As I think aloud, here are some of my ideas:
  • Better Communication Systems: As it stands now there are too many surprises and not enough timely communication to lead our work well. At the building level, communication patterns are very good and I'd like to see this extended to the system and curriculum levels too.I continue to believe that the more people are in the know, the better work will be done. Lack of accessible, regular, and accurate information costs time and money, while transparent, well-shared, and timely information creates greater efficiency, focus, depth, and success. In real time, this might look like regularly published minutes from curriculum meetings, administrative meetings, school committee meetings, and departmental meetings. 
  • Greater Use of Strategic Process: There's too many initiatives that don't go full circle or that are not done in a timely manner. These events result in lost potential and dollars. Greater strategic, inclusive process will result in better work for all. When strategic process has been used, it has been terrific. I believe Hattie's strategic process of identifying success criteria, charting the path, and reflecting, reviewing, and revising along the way is a good process. I also believe that good process benefits from the voices of many with distributive leadership rather than decisions made by only a few who may be distanced from the daily work of teaching and learning. In real time, this might look like curriculum/change protocols that are created and followed to support the best possible learning/teaching work. 
  • Greater Transparency and Inclusivity. Too often the voices of stakeholders are not considered in timely, authentic, and inclusive ways when it comes to decision making. This results in a lack of transparency and potential. With better use of strategic process, there's the likelihood that there will be greater transparency and inclusion of the voice and choice of all stakeholders. This change would align well with the new Every Student Succeeds Act Legislation (ESSA) and the existing ESE protocols for school councils and the evaluation system. In real time protocols may be created that forward greater transparency and inclusivity for decisions that impact stakeholders.
  • Streamlined, simplified language, budgets, and communication. Too often the correspondence and systems are compromised by excessive detail and cumbersome language. The more streamlined and simplified language and communication is, the better everyone will be able to understand and participate.

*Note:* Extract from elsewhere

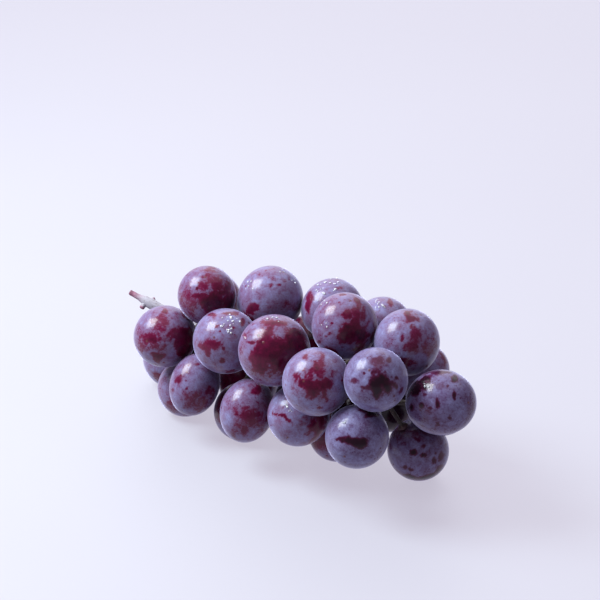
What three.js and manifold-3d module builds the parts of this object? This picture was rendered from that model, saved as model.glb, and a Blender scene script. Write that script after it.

In real time, this may include revised evaluation system language to streamline this effort as well as a more accessible and easily readable contract.
  • Role, Structure, and Routine Audits and Change: There are some role definitions that are outdated. Structure can be updated and routines revised to better what we can do. It's important that the roles, structures, and routines support the best possible education for every child, and this means that there is time for all stakeholders to participate in collaborative decision making and teaching. Creating a landscape of greater distributive leadership or "teams within teams" will support a stronger school system culture and community.  In real time, this may look like recommendations for role, structure, and routine changes that help us to teach all students better. I can imagine some discussion points in this realm to include the following:
    • Is it better to offer some language immersion or to provide all with this experience? Is this the best time for an investment in a language immersion programming?
    • Is there an opportunity to revise roles, structure, and routines in order to provide greater service to students in identified target areas? Where is there extra time? Where is there time that could potentially be used in more effective ways?
    • Could better use of technology streamline efforts so that people are freed up to support students in new and beneficial ways?
  • Fair Pay and Benefits: There's lots to analyze here, and it's important that all educational staff receive a fair pay and benefits. 
    • It will be important to consider many statistics in this realm. There are some who are experts at this information. 
  • Professional Culture: I'm looking forward to working with colleagues to think about the protocols that would contribute to a more professional culture. 
    • What real time changes and additions can enrich professional culture. Our educators are well educated and committed. Many work well into the night and throughout weekends to serve children well. They have a good sense of what will enrich their ability to do their jobs well. 
  • Reasonable Work Schedule and Holidays: Since the school year lasts 180 days for students and a few more for staff, I'd like to think with colleagues about how we might schedule those days with greater sensitivity to family life, diversity, and health. For example, I'd like our system to give everyone the Wednesday before Thanksgiving off. Many families and educators in our school system have relatives that live in different places so this would give everyone an extra day for travel. I'd also like to see the December holiday extended to two weeks to give people more time for travel and celebration. Further, I'd like to see us consider Muslim and possibly other religious days as days off for all since we already have days off for Jewish and Christian holidays. To do this would possibly create a more inclusive culture that honors all religions. 
  • Working Families: It's really challenging to teach and raise a family due to the extensive day care costs, child care needs, and time-on-task with children. I wonder how we might add language to better support working families. Already we have some good language which supports family leave when children are ill or new babies are born. We also negotiated good language for personal days too which has helped families. 
  • Professional Learning: Dollars are set aside to support educators' professional learning needs. I wonder how we might make these dollars more accessible to educators who may not be able to pay out of pocket up front for this professional learning and development. That was a big problem for me early in my career and it slowed down my advancement at that time. An educator's will to professional advance should not be limited by his/her financial foundation. 
As I continue to think about our current contract and future possibly revision, I will continue to talk amongst colleagues and share ideas. We all see it a bit differently given our experiences, personal financial matters, families, goals, and more, and that's why it's important for all educators to get involved and think about what they need to do the job well.

I'm sure that the contract leadership team will work to bring all of our ideas together to forward promising language to create the best possible conditions for teaching and serving students, families, and the community with strength and care. The common theme for all in this negotiation is serving students, families, and the community well. Onward.